Particle size characterization using a high resolution planar resonator sensor in a lossy medium

In this work, a microwave planar resonator sensor with boosted quality factor is proposed for the non-contact detection and classification of particles of different diameters in gaseous and aquatic environments. This approach can be applied to rapid particle counting, particle size sensing and classification in lossy and non-lossy medium. The presented sensor operates based on variations in the dielectric properties of materials in the vicinity of a planar open-ended microstrip resonator device. Finite Element Method (FEM) analysis is performed to study the effect of particle size on the transmission response profile of the sensor. Verification of the established FEM model and the functionality of the sensor are investigated by experiment.
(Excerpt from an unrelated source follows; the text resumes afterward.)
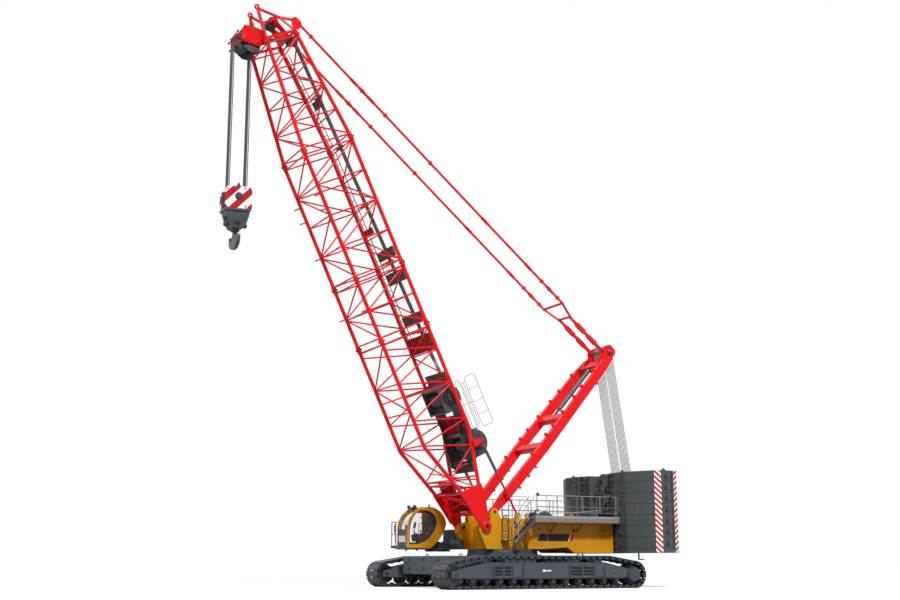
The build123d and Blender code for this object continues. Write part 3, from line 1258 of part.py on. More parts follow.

The resolution of the sensor may be adjusted by changing the quality factor of the resonator, which is directly related to the direct current bias voltage of the active device in the local feedback loop. The initial results show the sensor to be capable of detecting the resonant frequency variations of 1 kHz over 1.5 GHz, which corresponds to a detectable frequency resolution better than 1 part per million (PPM). The reported sensor operates at 1.42 GHz and demonstrates particle classification capability within an overall 500 kHz resonant-frequency shift for different bead-diameter sizes (40-400 μm) at a distance of 5 mm, in both air and water (ε' = 78 and tanδ=0.15) using petroleum coke beads as a test material.